I mean, Meryl Streep can play any ethnicity and everyone’s like, great. Also, we haven’t had our movies to even have the discussion about what we want and what we don’t want. So for me, I welcome the conversation. It’s freeing to actually be able to have the conversation about what leading men or women we want, what kind of representation we want, who around the world is missing in this conversation so that we can include it next time. But it’s really an unfair place for our movie to be the one and only thing that represents all Asians everywhere. That’s really part of the problem. But we’re part of a bigger movement of newer perspectives from all around the world—Asian or not. And for the Asian storytellers, filmmakers and actors, hopefully this tells them that our time is now.
I thought this film was very much about mothers. And with Michelle Yeoh’s matriarch in particular, it’s rather delicate because you don’t want her character to slide into the “dragon lady” stereotype that is so goddamn prevalent in Hollywood cinema.
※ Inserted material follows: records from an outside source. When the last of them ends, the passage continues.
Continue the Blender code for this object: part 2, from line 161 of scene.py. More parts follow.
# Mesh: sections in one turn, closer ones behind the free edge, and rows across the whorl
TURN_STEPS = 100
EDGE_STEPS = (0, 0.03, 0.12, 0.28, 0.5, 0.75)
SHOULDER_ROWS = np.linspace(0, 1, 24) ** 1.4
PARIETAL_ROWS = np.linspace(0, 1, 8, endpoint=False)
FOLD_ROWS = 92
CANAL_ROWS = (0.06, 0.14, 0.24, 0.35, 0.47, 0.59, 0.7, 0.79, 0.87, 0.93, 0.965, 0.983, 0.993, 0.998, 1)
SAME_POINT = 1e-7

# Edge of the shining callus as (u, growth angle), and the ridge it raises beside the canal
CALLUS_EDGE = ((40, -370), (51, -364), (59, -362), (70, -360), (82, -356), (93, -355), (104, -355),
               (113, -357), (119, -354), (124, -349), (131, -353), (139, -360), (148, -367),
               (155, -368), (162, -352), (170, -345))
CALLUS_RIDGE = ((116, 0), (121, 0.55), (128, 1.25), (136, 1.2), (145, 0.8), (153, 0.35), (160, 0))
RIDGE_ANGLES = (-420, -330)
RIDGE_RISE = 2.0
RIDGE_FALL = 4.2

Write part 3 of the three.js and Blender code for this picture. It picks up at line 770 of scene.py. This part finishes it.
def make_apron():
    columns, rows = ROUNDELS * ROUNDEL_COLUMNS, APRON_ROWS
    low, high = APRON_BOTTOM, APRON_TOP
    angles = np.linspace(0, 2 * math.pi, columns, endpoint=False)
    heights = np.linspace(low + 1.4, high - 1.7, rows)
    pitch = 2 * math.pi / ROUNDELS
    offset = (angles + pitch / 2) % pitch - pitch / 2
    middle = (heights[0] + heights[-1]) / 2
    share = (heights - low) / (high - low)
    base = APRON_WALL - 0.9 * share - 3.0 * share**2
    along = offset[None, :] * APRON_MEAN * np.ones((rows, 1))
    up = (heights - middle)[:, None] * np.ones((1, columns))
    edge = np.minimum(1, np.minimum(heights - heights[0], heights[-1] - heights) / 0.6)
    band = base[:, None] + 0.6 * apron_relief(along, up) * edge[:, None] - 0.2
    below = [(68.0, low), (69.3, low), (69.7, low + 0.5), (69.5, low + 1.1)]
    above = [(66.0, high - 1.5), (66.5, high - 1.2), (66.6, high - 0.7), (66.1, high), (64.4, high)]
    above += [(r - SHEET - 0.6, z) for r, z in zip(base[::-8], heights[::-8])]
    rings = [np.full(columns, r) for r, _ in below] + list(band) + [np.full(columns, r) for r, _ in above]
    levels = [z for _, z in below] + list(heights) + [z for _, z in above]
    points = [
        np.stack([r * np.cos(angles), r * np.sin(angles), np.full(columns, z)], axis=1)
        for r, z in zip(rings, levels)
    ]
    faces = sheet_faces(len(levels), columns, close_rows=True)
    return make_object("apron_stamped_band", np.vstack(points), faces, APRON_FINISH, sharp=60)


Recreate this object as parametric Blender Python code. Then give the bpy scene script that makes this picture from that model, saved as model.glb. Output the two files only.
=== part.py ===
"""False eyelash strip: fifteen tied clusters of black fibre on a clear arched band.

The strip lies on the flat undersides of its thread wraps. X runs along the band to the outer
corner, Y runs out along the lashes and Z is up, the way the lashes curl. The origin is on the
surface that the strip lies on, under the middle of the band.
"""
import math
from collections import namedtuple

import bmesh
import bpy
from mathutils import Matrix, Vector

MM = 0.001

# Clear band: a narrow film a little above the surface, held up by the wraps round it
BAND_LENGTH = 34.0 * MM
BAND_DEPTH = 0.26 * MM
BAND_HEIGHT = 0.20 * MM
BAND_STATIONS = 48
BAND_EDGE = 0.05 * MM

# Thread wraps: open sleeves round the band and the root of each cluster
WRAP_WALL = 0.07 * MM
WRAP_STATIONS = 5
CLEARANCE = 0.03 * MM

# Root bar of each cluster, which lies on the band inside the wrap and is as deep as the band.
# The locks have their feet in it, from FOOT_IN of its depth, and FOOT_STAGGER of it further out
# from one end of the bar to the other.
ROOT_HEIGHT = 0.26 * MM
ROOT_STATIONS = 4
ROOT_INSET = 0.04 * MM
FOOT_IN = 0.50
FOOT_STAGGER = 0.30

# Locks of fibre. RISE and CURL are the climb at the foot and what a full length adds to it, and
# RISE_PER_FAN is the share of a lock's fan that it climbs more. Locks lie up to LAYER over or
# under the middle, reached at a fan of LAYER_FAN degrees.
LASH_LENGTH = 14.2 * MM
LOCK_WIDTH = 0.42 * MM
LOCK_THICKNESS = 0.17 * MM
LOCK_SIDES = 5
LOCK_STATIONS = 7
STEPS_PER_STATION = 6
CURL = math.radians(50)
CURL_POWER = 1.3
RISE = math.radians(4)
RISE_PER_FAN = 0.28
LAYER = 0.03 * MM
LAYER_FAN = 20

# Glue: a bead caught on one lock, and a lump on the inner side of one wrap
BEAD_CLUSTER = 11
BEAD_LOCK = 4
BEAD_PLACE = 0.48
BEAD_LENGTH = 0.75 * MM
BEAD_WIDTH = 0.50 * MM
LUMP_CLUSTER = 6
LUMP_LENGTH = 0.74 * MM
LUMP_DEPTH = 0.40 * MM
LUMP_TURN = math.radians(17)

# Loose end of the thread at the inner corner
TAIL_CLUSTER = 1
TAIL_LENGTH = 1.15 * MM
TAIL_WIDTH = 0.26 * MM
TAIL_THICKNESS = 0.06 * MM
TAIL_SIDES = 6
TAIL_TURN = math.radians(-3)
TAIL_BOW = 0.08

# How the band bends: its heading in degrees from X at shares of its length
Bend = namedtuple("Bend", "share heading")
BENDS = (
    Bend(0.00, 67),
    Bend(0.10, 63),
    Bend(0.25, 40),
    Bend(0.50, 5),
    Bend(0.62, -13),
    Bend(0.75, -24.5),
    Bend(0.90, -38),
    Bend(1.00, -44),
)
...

Michelle, from literally the first conversation we had, said to me, “If you want me to be the villain, I refuse to do this movie. I can’t go back home if I’m going to be the villain of this movie. I’m going to defend Asian values the truest I can, and you can defend American values as true as you can.” And that’s the point: there’s no enemy in this. We all want love, we all want to be included, we all want community; and yet, we are separated by these exterior things and ideas that we feel can’t coexist, but actually we can. And this generation of kids who have both sides to us, who were raised here and believe in the American dream, can coexist with this idea of sacrifice for the family and community. Every time we did a scene with Michelle, we always made sure that we were speaking truthfully. That’s why we had the dumpling scene, which was not in the book, to show that this family isn’t just coming after this girl from America, but that they love each other, they love their history, and the mother is a protective eagle to their nest who will make sure that nothing will come in to destroy it.